== DATA FOR PROCESSING ==

--- begin ---

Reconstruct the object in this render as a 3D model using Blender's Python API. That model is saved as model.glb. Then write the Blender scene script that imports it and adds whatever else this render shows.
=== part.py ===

--- end ---
--- begin ---

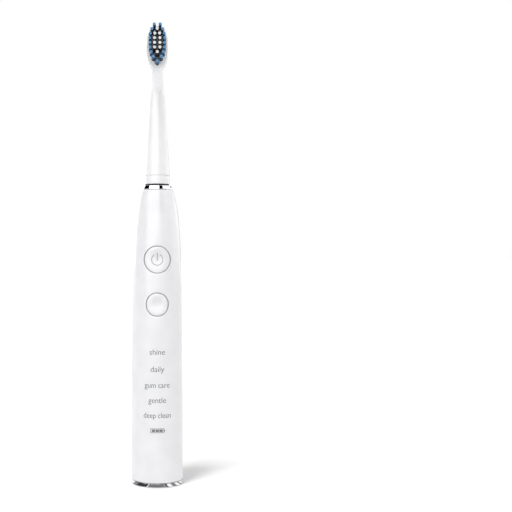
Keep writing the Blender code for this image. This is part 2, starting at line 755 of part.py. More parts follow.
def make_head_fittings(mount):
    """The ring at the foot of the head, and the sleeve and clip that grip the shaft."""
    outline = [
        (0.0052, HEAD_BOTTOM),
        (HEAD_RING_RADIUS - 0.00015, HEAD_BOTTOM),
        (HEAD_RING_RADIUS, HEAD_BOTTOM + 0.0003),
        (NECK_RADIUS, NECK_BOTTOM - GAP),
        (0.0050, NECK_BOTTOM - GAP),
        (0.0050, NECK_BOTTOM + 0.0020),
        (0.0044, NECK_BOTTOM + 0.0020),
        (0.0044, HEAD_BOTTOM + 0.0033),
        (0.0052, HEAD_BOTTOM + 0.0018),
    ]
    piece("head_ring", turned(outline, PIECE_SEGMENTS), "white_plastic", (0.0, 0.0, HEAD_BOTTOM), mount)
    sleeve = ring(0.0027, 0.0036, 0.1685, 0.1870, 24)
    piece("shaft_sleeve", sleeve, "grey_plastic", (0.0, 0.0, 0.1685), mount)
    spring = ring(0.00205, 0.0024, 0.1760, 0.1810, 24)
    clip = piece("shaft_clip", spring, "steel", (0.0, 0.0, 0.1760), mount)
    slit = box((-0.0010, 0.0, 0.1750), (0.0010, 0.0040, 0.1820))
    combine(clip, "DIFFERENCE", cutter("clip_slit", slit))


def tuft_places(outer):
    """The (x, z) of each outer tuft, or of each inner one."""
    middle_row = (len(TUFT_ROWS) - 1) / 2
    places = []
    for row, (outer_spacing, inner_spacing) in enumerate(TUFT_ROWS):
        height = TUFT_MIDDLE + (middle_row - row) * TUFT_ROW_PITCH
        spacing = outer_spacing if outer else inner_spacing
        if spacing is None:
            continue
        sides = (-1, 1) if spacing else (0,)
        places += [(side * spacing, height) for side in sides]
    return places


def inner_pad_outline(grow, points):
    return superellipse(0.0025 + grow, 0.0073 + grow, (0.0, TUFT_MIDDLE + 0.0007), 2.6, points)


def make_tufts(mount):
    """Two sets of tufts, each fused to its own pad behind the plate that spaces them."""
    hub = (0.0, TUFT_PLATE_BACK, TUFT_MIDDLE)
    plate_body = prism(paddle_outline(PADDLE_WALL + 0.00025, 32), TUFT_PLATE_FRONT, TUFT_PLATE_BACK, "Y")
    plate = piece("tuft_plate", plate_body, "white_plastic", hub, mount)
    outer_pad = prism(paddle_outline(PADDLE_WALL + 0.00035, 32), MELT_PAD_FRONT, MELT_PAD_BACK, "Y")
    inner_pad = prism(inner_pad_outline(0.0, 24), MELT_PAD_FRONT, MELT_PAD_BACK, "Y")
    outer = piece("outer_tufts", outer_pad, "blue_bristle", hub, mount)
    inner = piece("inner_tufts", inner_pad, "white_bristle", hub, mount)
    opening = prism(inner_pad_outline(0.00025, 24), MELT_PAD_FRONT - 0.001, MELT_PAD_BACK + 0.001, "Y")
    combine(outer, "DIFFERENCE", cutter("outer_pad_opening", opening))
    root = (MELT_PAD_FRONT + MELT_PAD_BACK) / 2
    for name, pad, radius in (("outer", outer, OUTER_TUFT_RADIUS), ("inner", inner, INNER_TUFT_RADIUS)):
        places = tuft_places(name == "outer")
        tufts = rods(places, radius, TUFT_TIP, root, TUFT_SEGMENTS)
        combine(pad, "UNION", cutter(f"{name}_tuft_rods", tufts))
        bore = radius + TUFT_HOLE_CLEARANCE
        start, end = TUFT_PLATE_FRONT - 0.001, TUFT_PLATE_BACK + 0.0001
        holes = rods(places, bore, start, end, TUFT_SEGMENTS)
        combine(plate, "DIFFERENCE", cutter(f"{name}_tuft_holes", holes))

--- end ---

Show every line from the entries above in which the word "this" appears.

== COMPLETED EXERCISE ==
Reconstruct the object in this render as a 3D model using Blender's Python API. That model is saved as model.glb. Then write the Blender scene script that imports it and adds whatever else this render shows.
Keep writing the Blender code for this image. This is part 2, starting at line 755 of part.py. More parts follow.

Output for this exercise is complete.